Center of lift needs to be bellow center of mass. That's just something assumed by game's logic when it figures out thrust vectoring. The thrust vector itself should pass through the center of mass, or close to it. That will allow you to keep the craft stable. Finally, it will make takeoffs and landings much easier if the thrust vector is near-vertical.

Transfer orbit follows Kepler's 3rd same as any other. Compute the period of transfer orbit. Half of that is how long it will take your sat to reach synchronous orbit. Satellites in sync will shift forward 60° for every hour of transfer.

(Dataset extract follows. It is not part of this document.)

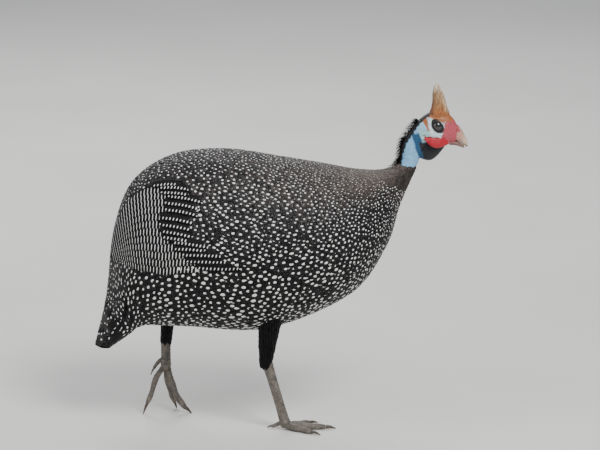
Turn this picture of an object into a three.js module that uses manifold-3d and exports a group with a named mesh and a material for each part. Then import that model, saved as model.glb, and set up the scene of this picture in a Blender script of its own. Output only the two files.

Yes. The "trick" is called the Kepler's 3rd Law. T² = ka³ for some constant k, where T is the period of time required to complete the orbit and a is semi-major axis. You can compute the later by taking planet's radius + (periapsis + apoapsis)/2. For the synchronous orbit, T = sidereal day, which is 6 hours for Kerbin. So say you have second satellite too close behind the first one. They both complete a full rotation in 6 hours. That's 360° around Kerbin. In 6 hours and 1 minute the first satellite will move 361°. So if you make the second satellite's period 6 hours and 1 minute, you will increase the separation between them by 1° for one revolution. If you keep your periapsis at synchronous altitude of 2,868.7 km and raise apoapsis to 2,881.6 km, the period will be exactly 1 minute longer. Feel free to check that with the Kepler's 3rd above. Now, if you only need to move by 1°, you raise apoapsis to that altitude, wait for 1 full revolution, and bring apoapsis back down to circularize back at synchronous. If you need to move 5°, you can wait for five revolutions. Or you can re-compute the new altitude to go 5° in one turn. Naturally, you can also catch up by lowering the periapsis. In either case, a few maneuvers like that, and you should have all your sats aligned. Shouldn't take much delta-V, either.

That works. Flux will go through the hole, along with a good chunk of the plasma. It wouldn't be 100% effective, of course, but it should be pretty good. Nice idea.